An approved price should not remain disconnected from performance. After each batch, compare receiving defects, fitment complaints, charging-test results, packaging damage, warranty claims, lead-time accuracy, and actual landed cost with the assumptions used during sourcing. A unit that becomes more reliable as documentation and quality control improve may deliver better value even when its nominal price does not fall.
Copper, electronics, bearings, freight, exchange rates, and order volume can change over time. When a supplier proposes a price revision, ask which inputs changed and whether any material, regulator, rectifier, pulley, packaging, or test specification also changed. A lower price created by an unapproved specification change is not the same as a negotiated efficiency saving.

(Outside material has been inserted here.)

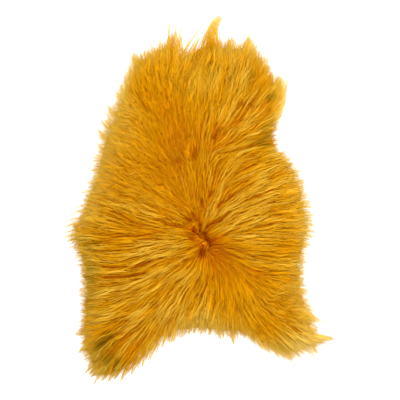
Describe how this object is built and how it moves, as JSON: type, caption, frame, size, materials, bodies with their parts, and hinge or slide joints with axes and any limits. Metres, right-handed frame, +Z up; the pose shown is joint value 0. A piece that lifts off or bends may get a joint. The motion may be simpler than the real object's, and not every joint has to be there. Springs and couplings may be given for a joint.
{
  "type": "sheepskin rug",
  "caption": "Natural sheepskin rug with long mustard-dyed wool lying flat: a thick shaggy pile that radiates from a whorl to a ragged edge.",
  "frame": {"origin": "under the middle of the rug's bounding box, on the flat underside that lies on the floor", "axes": "+Z up out of the wool, +Y from the hind legs towards the neck, +X towards the right flank seen from above with the neck at the top"},
  "size_m": [0.7, 0.95, 0.0498],
  "materials": {
    "wool": "long dyed wool locks, soft and matt with a faint silky sheen"
  },
  "bodies": {
    "root": {"sheepskin": "wool"}
  },
  "joints": []
}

Keep the approved sample, drawing, label, carton, test criteria, quote assumptions, and inspection photos as the reorder baseline. Record accepted alternatives explicitly. This gives purchasing and quality teams a common reference when a later batch looks different or when another supplier offers a lower price against a less complete configuration.
Response speed during a technical question or warranty claim has financial value. Track whether the supplier identifies batches, reviews evidence, proposes containment, and prevents recurrence. Slow or unclear support increases internal labor and customer delay, while a structured response can protect the distributor even when an isolated failure occurs.
The best alternator price is not automatically the lowest amount on a spreadsheet. Heavy-duty buyers should compare equivalent electrical performance, mounting, pulley, regulation, environmental protection, testing, packaging, lead time, and warranty support, then add landed and expected operating costs.
A normalized quote makes trade-offs visible. It helps fleets protect uptime, distributors reduce claims, and importers order a repeatable aftermarket replacement rather than a near match. When pricing is connected to application evidence and total cost, the purchasing decision becomes easier to defend and more useful for the next order.